INFORMATION AS REQUIRED UNDER SECTION 134(3)(m) OF THE COMPANIES ACT, 2013 READ WITH RULE 8(3) OF THE COMPANIES (ACCOUNTS) RULES, 2014
(A) CONSERVATION OF ENERGY
The Company is engaged in Satellite Television Broadcasting operations and the information, as intended under Section 134 (3)(m) does not arise.
(B) TECHNOLOGY ABSORPTION, ADAPTATION AND INNOVATION
The Company uses the latest high definition (HD) digital technology in broadcasting its programs. The outdated technologies are constantly identified and updated with latest innovations.
CONSOLIDATED FINANCIAL STATEMENTS
As required by Indian Accounting Standard - Ind AS 110 and Ind AS 27 on Consolidated Financial Statements issued by The Institute of Chartered Accountants of India, the Audited Consolidated Financial Statements of the Company are attached. The Audited Consolidated Financial Statements also account for the non-controlling interest of your Company’s subsidiary.

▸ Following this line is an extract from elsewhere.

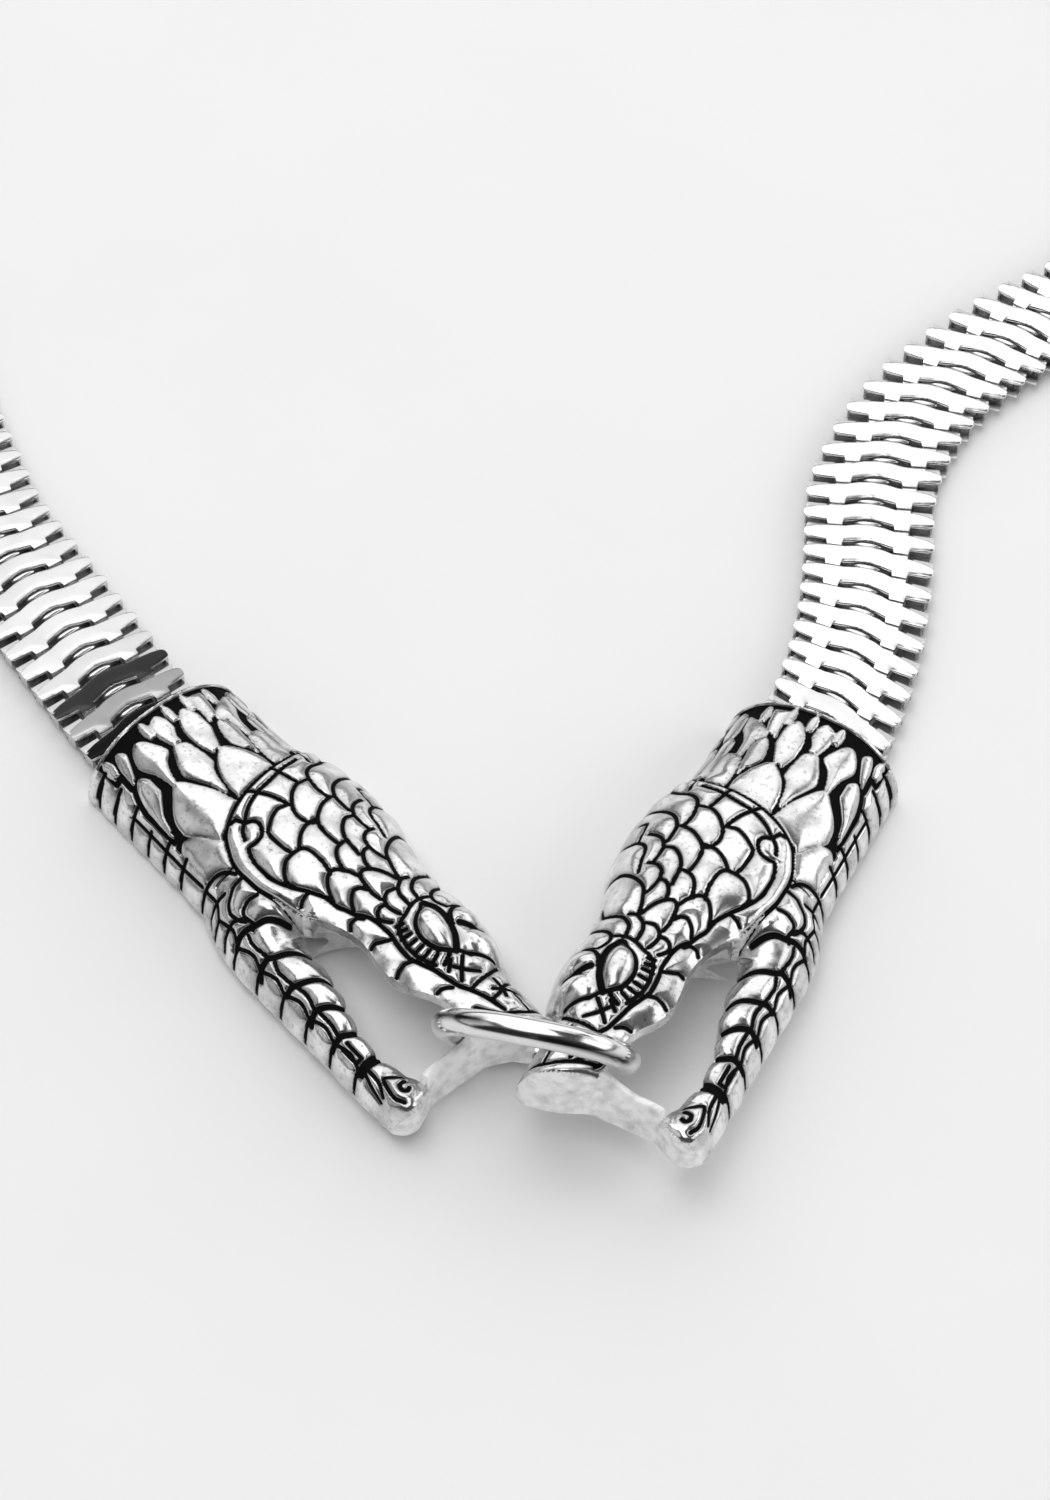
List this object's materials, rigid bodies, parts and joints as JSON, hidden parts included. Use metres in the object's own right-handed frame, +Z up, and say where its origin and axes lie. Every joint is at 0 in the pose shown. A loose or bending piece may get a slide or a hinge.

The Managing Director & Chief Executive Officer and the Chief Financial Officer have submitted a certificate to the Board regarding the financial statements and other matters as required under Regulation 17(8) of the Listing Regulations, which forms part of the report.
APPRECIATION AND ACKNOWLEDGEMENT
Your Directors take this opportunity to place on record their deep appreciation of the dedication, hard work, solidarity, co-operation, support and commitment of employees at all levels in maintaining the sustained growth of your Company and remain in the forefront of media and entertainment business.
Your Directors thank and express their gratitude for the support and co-operation received from the Central and State Governments - mainly the Ministry of Information and Broadcasting and the Department of Telecommunication - and other stakeholders including viewers, producers, vendors, financial institutions, banks, investors, service providers as well as regulatory and governmental authorities and stock exchanges, for their continued support.